House debates

Monday, 21 November 2016

Private Members' Business

Employment

12:24 pm

Photo of Madeleine KingMadeleine King (Brand, Australian Labor Party) Share this | Hansard source

I would like to thank the member for Macarthur for raising the important issue of the Australian unemployment rate, which is having a detrimental impact on communities across Brand, the electorate which I represent in Western Australia. It is a most timely to raise this motion because only last week the Australian Bureau of Statistics reported that Western Australia has the highest rate of unemployment in the country. It is quite a record for Liberal Premier Colin Barnett to have presided over. While Australia's national unemployment rate is 5.6 per cent, WA is dealing with an unemployment rate of 6.5 per cent. In fact, just this morning Rio Tinto, the mining giant, has confirmed it is cutting more jobs across its iron ore division in WA. It looks like 500 more jobs will be lost, and that is in addition to the 170 jobs Rio Tinto cut in its Pilbara operations in March.

This WA unemployment rate may shock some people in the eastern states who consider WA a rich mining state, but it did not shock or surprise us members from the west who are seeing the impact of a faltering economy and the end of the construction boom which has enabled great mineral exports. I must add that the end of this construction boom in WA was utterly foreseeable. There has been a failure on behalf of the Barnett, Abbott and Turnbull Liberal governments to look ahead and plan for how governments could help build Australian jobs through the initiation of nation-building infrastructure projects, which only governments can get off the ground, despite what others might think.

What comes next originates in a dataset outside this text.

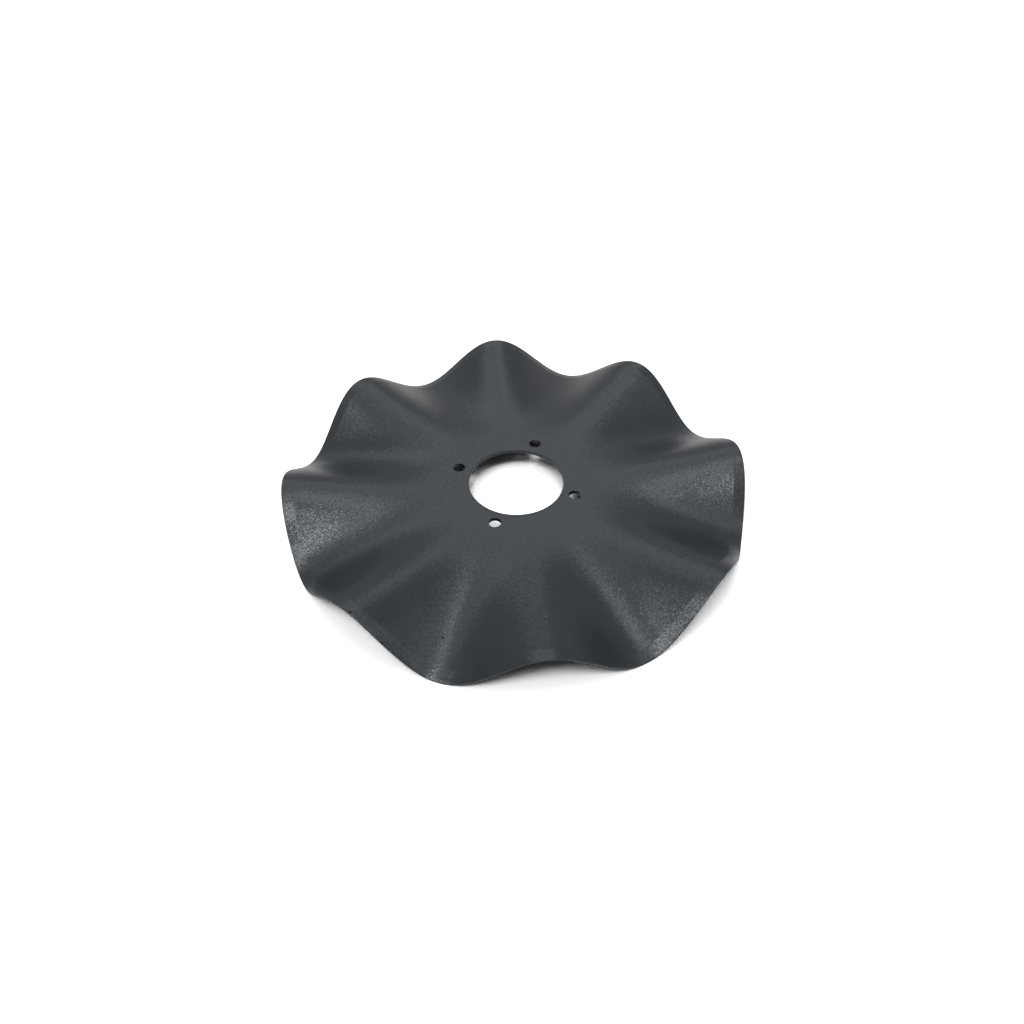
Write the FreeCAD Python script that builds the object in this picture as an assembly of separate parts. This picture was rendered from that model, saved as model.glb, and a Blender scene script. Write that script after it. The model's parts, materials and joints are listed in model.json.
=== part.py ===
import FreeCAD, Part
import math
import os

# Wavy seed drill disc, pressed from one flat steel plate and ground to an edge. Sizes in millimetres.
# +Z is the disc's axis, Z = 0 is the middle of the plate, and +X runs out along the crest of a wave.

outer_diameter = 457.0
plate_thickness = 4.0

wave_count = 8
wave_height = 45.4     # from the bottom of a trough to the top of a crest, at the rim
wave_growth = 1.5      # power of the growth outwards: 1 is even, more starts the waves gently

bevel_width = 11.0     # ground band round the rim, on both faces
edge_thickness = 1.5   # blunt cutting edge that the two bevels leave

bore_diameter = 96.0
bore_chamfer = 0.6     # on the bore's upper edge

bolt_count = 4
bolt_hole_diameter = 12.0
bolt_web = 8.0         # steel between the bore and a bolt hole
first_bolt_angle = 64.5  # degrees round from the crest on +X
hub_margin = 10.0      # flat steel beyond the bolt holes, before the waves begin

points_per_wave = 8    # points that carry a ring curve through one wave
band_count = 14        # ruled bands that carry a wavy face from the hub to the bevel

outer_radius = outer_diameter / 2
bevel_radius = outer_radius - bevel_width
bore_radius = bore_diameter / 2
bolt_hole_radius = bolt_hole_diameter / 2
bolt_circle_radius = bore_radius + bolt_web + bolt_hole_radius
hub_radius = bolt_circle_radius + bolt_hole_radius + hub_margin
wave_span = outer_radius - hub_radius
half_plate = plate_thickness / 2
half_edge = edge_thickness / 2
full_turn = 2 * math.pi


def crest_height(radius):
    """Height of a crest above the plate's middle plane at this radius."""
    return wave_height / 2 * ((radius - hub_radius) / wave_span) ** wave_growth


def crest_slope(radius):
    """How fast the crest climbs on its way outwards."""
    return crest_height(radius) * wave_growth / (radius - hub_radius)


def face_height(radius, angle, level):
    """Height of the wavy face that lies this level from the plate's middle, measured square to it."""
    if radius <= hub_radius:
        return level
    phase = wave_count * angle
    slope_round = wave_count * crest_height(radius) * math.sin(phase) / radius
    slope_out = crest_slope(radius) * math.cos(phase)
    upright = level * math.sqrt(1 + slope_round ** 2 + slope_out ** 2)
    return crest_height(radius) * math.cos(phase) + upright


def ring(radius, level):
    """Closed curve once round the disc on a wavy face, in one arc for each wave."""
    count = wave_count * points_per_wave
    turns = [full_turn * i / count for i in range(count + 1)]
    points = []
    for turn in turns[:-1]:
        height = face_height(radius, turn, level)
        points.append(FreeCAD.Vector(radius * math.cos(turn), radius * math.sin(turn), height))
    curve = Part.BSplineCurve()
    curve.interpolate(Points=points, PeriodicFlag=True, Parameters=turns)
    ends = turns[::points_per_wave]
    return Part.Wire([curve.toShape(start, end) for start, end in zip(ends, ends[1:])])


def skin(level, edge_level):
    """One side of the plate: flat hub, wavy bands and bevel, out to the cutting edge."""
    step = (bevel_radius - hub_radius) / band_count
    rings = [ring(hub_radius + step * i, level) for i in range(band_count + 1)]
    rings.append(ring(outer_radius, edge_level))
    hub = Part.Face(rings[0])
    return [hub] + Part.makeLoft(rings, False, True).Faces


def pressed_plate():
    rim = Part.makeLoft([ring(outer_radius, half_edge), ring(outer_radius, -half_edge)], False, True)
    shell = Part.Shell(skin(half_plate, half_edge) + skin(-half_plate, -half_edge) + rim.Faces)
    shell.sewShape()
    plate = Part.makeSolid(shell)
    if plate.Volume < 0:
        plate.reverse()
    return plate


def hole(radius, offset, turn):
    """Upright cylinder through the plate, this far out from the axis and this far round it."""
    reach = wave_height + plate_thickness
    foot = FreeCAD.Vector(offset * math.cos(turn), offset * math.sin(turn), -reach)
    return Part.makeCylinder(radius, 2 * reach, foot)


def hub_holes():
    holes = [hole(bore_radius, 0, 0)]
    for i in range(bolt_count):
        turn = math.radians(first_bolt_angle) + full_turn * i / bolt_count
        holes.append(hole(bolt_hole_radius, bolt_circle_radius, turn))
    return holes


def bore_mouth():
    """Cone that takes the sharp corner off the bore's upper edge."""
    foot = FreeCAD.Vector(0, 0, half_plate - bore_chamfer)
    return Part.makeCone(bore_radius, bore_radius + bore_chamfer, bore_chamfer, foot)


disc = pressed_plate().cut(hub_holes() + [bore_mouth()]).Solids[0]

os.makedirs("parts", exist_ok=True)
disc.exportStep("parts/wavy_disc.step")
print("volume", round(disc.Volume), "valid", disc.isValid(), "faces", len(disc.Faces))
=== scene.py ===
import json
import math

import bmesh
import bpy
from mathutils import Matrix, Vector


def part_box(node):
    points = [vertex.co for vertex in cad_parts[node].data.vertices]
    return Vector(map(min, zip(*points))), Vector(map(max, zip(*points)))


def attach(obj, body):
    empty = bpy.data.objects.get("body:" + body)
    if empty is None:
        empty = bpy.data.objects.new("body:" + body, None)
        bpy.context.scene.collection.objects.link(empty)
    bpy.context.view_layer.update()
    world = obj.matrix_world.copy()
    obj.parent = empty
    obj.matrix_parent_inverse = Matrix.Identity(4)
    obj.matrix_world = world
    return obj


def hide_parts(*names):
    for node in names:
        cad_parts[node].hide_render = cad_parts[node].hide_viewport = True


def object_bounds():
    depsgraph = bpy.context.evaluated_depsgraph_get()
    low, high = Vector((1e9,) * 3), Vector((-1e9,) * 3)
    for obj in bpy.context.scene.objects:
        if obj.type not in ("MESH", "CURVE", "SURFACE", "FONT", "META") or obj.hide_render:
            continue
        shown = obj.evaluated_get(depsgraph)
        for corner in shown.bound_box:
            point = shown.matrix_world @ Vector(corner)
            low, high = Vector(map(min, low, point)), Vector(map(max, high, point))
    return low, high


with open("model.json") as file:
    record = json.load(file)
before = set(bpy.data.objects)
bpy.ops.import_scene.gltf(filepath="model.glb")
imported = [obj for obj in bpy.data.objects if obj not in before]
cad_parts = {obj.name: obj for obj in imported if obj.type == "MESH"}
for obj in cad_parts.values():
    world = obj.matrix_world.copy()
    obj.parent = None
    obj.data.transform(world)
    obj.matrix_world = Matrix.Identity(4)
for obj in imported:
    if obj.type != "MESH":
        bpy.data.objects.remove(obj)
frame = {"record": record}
cadLow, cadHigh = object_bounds()
mountSizes = {mount["name"]: mount["dims"] for mount in frame["record"]["mounts"]}
mmPerMetre = 1000            # the record's sizes are in mm


def addObject(name, data):
    thing = bpy.data.objects.new(name, data)
    bpy.context.collection.objects.link(thing)
    return thing


def meshFrom(bm, name):
    mesh = bpy.data.meshes.new(name)
    bm.to_mesh(mesh)
    bm.free()
    return mesh


def addNode(tree, kind, place, **values):
    node = tree.nodes.new(kind)
    node.location = place
    for name, value in values.items():
        setattr(node, name, value)
    return node


def emptyMaterial(name):
    material = bpy.data.materials.new(name)
    material.use_nodes = True
    material.node_tree.nodes.clear()
    return material, material.node_tree


# the pressed plate, in metres, with the sizes that the frame doesn't state
blade = {
    "plate": 0.004,
    "waves": 8,
    "waveHeight": 0.0454,
    "waveGrowth": 1.5,
    "hubMargin": 0.010,      # flat steel beyond the bolt holes
    "bevelWidth": 0.011,
    "bluntEdge": 0.0015,
    "boltHoles": 4,
    "firstHole": 64.5,       # degrees round from the crest on +X
    "boreRound": 0.0006,
    "holeRound": 0.0004,
    "edgeRound": 0.0003,
    "stepsPerWave": 80,
    "hubCuts": 3,
    "waveCuts": 52,
    "bevelCuts": 3,
    "roundSteps": 3,
    "holeSides": 48,
    "lipSteps": 4,
    "punchReach": 3,         # in half plates, up and down from the middle
    "sharpFrom": 35,         # degrees between two faces
    "weld": 0.00001,         # vertices nearer than this are made one
    "onRing": 0.00002,       # how near a vertex is to a ring that it belongs to
}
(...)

We are seeing in our electorates the impact that rising unemployment is having on local families, local youth and local businesses. We are seeing the impact that underemployment is having on communities. Although people are in work they are not receiving enough shifts or hours to pay the bills or to put food on the table. There is just not enough work to go around. The people in Brand want meaningful jobs. They want to be able to access training that leads to real employment opportunities. They want their children who are finishing school to have a better future to look forward to than the one currently on offer.

The youth unemployment rate in Brand is more than double the national average at 13.6 per cent. That is an absolute shame. What is also an absolute shame is the government's failure to address this stagnation in the labour market and its failure to grow full-time employment opportunities. I see the costs regularly that this is having on people, on communities and on the economy. It is leaving vast numbers of people with little hope of gaining employment because the jobs just do not exist at the moment and there is little hope of them emerging in the future.

Without sound investment and without strong government leadership and vision—again, for large infrastructure projects—these jobs will not exist for some time to come. Our young people deserve better than this. Our young people are still applying themselves to be the best they can be and they deserve to be able to find a job to start their working lives. Nowhere was this application more visible than on Friday in Orelia where I had the good fortune to be at the opening of the Peron Trade Training Centre located at Gilmore College in Kwinana. This process and plant engineering centre is a very special initiative that is supported by local industry. Here students will gain invaluable experiences through the vocational education and training in many aspects of the oil, gas and chemical engineering industries.

It was also an initiative of my predecessor. The Hon. Gary Gray AO was instrumental in setting it up. Gary pushed hard for this facility to be built at Gilmore College in Kwinana because he saw how important it was to give local students the skills that they need for the workforce. The facility allows local students to believe in themselves. It shows them that they have the right to first-class training opportunities and with that the right to work. It must be said that these training opportunities and facilities have been denied to this area for many years. The proud students and the families at the college who I spoke to are optimistic of a bright future. We need to provide them with employment opportunities in order for them to avail themselves of that right to work and to realise their optimism.

Gilmore College is only minutes from the Kwinana industrial strip, an area which delivers billions of dollars to the WA state economy. It has historically employed many people from the local area. It could also be home to a new outer harbour. This would be a long-term, nation-building project that would create much-needed jobs and economic opportunities for the people living in local communities, for WA and for the country. The government is failing to consider the need for this project and its importance to WA and the nation. It is failing to invest in a project that is estimated will create 25,000 new direct jobs and will help grow local, state and national economies. The government is instead pursuing an outdated road toll and freeway project that will smash through the suburbs and wetlands of Fremantle. In an unbelievable piece of shocking planning the Perth Freight Link will end two kilometres short of the freight destination of the port of Fremantle. It truly beggars belief.

The Kwinana outer harbour project goes beyond providing employment during its planning and construction phase and will provide trade, industrial and business development opportunities for decades to come, which of course will lead to significant employment opportunities in the future and the future of young people of Kwinana and Brand. I urge this government and the Barnett government to have a go at looking at the future.